How Google Inflates AdWords Bids

For a while now, Google has been busy handing out $75 to $100 AdWords vouchers as a means of drumming up more advertiser activity. I've redeemed multiple such vouchers on my partially inactive account over the last year. I also received one with an invitation to sign up within 48 hours of accidentally hitting the AdWords site from a new Google account.

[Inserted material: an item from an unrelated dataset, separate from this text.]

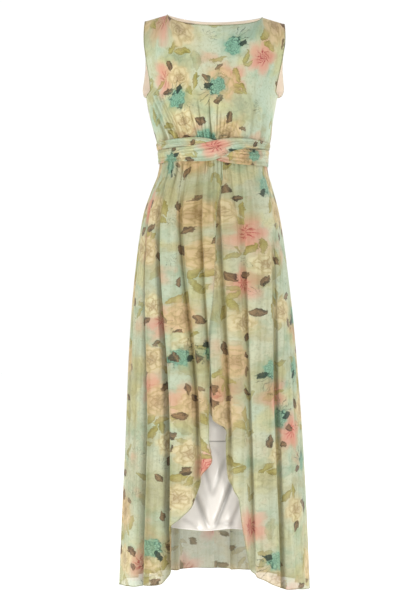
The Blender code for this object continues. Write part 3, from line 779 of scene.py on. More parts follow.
# Narrow creases, by the angle of the cloth at the hem. A negative depth is a ridge
SKIRT_CREASES = table(
    "at_hem width depth top bottom",
    (-1.6, 1.0, 0.0034, -0.372, -1.050),
    (-4.0, 1.1, 0.0024, -0.372, -0.560),
    (1.6, 1.2, -0.0022, -0.380, -0.800),
    (-50.5, 1.0, 0.0040, -0.540, -1.440),
    (-30.4, 1.0, 0.0036, -0.420, -1.440),
    (-26.0, 1.8, -0.0026, -0.400, -1.200),
    (-10.5, 1.1, 0.0042, -0.375, -1.180),
    (-13.6, 1.0, 0.0022, -0.372, -0.520),
    (-17.5, 1.2, -0.0020, -0.372, -0.700),
    (-21.0, 1.0, 0.0020, -0.372, -0.500),
    (-36.5, 1.6, -0.0024, -0.430, -1.150),
    (-44.0, 2.0, 0.0022, -0.900, -1.440),
    (-63.0, 2.2, 0.0022, -0.600, -1.300),
    (-74.0, 2.2, 0.0026, -0.480, -1.400),
    (5.6, 1.0, 0.0022, -0.372, -0.560),
    (9.8, 1.1, 0.0034, -0.380, -1.160),
    (14.4, 1.2, -0.0022, -0.372, -0.760),
    (18.6, 1.2, 0.0020, -0.372, -0.540),
    (24.2, 1.3, 0.0034, -0.560, -1.360),
    (31.0, 2.2, -0.0020, -0.600, -1.200),
    (34.0, 1.4, 0.0018, -0.372, -0.640),
    (47.2, 1.2, 0.0036, -0.700, -1.440),
    (56.0, 1.5, 0.0016, -0.372, -0.600),
    (66.0, 2.0, 0.0022, -0.700, -1.400),
    (79.0, 2.2, 0.0020, -0.560, -1.300),
    (96.0, 2.4, 0.0022, -0.600, -1.400),
    (107.6, 1.2, 0.0040, -0.520, -1.440),
    (119.0, 1.7, 0.0022, -0.400, -0.900),
    (130.4, 1.2, 0.0042, -0.410, -1.440),
    (138.0, 1.6, -0.0024, -0.380, -0.800),
    (149.4, 1.2, 0.0036, -0.390, -1.440),
    (158.0, 1.4, 0.0022, -0.372, -0.640),
    (168.4, 1.2, 0.0034, -0.385, -1.440),
    (-175.0, 1.5, 0.0022, -0.372, -0.600),
    (-166.0, 1.6, 0.0024, -0.372, -0.900),
    (-152.6, 1.2, 0.0036, -0.410, -1.440),
    (-143.0, 1.6, -0.0022, -0.380, -0.700),
    (-133.4, 1.2, 0.0042, -0.400, -1.440),
    (-122.0, 1.7, 0.0020, -0.400, -0.700),
    (-112.4, 1.2, 0.0040, -0.460, -1.440),
    (-98.0, 2.4, 0.0024, -0.620, -1.400),
)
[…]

But what impact do these vouchers really have? By giving away free money in an auction based system, Google is essentially putting upwards pressure on AdWords bid rates. Let's break this down and look at the short term effect:

1. Give free money to those who are not spending
2. Some of the non-spenders are suddenly spending. Since it's not money they earned, they are more likely to bid higher than they normally would have, potentially lowering ad positions of real advertisers
3. Advertisors who are spending real money find that they have to increase bids to maintain the positions of their ad campaigns and end up paying more for less clicks
4. Google watches from the sidelines as their advertisors burn through their budgets faster

How about the long term? Does the inflation go away when they stop handing out the vouchers? Well, in theory, this should be the case. However, given that Google actively sends notifications when bids are too low, I think advertisors are quicker to increase their bids than to decrease them.

Although this strategy of a blind auction with artifical inflationay pressures is absolutely brilliant, I strongly recommend looking at other platforms before spending more money on AdWords.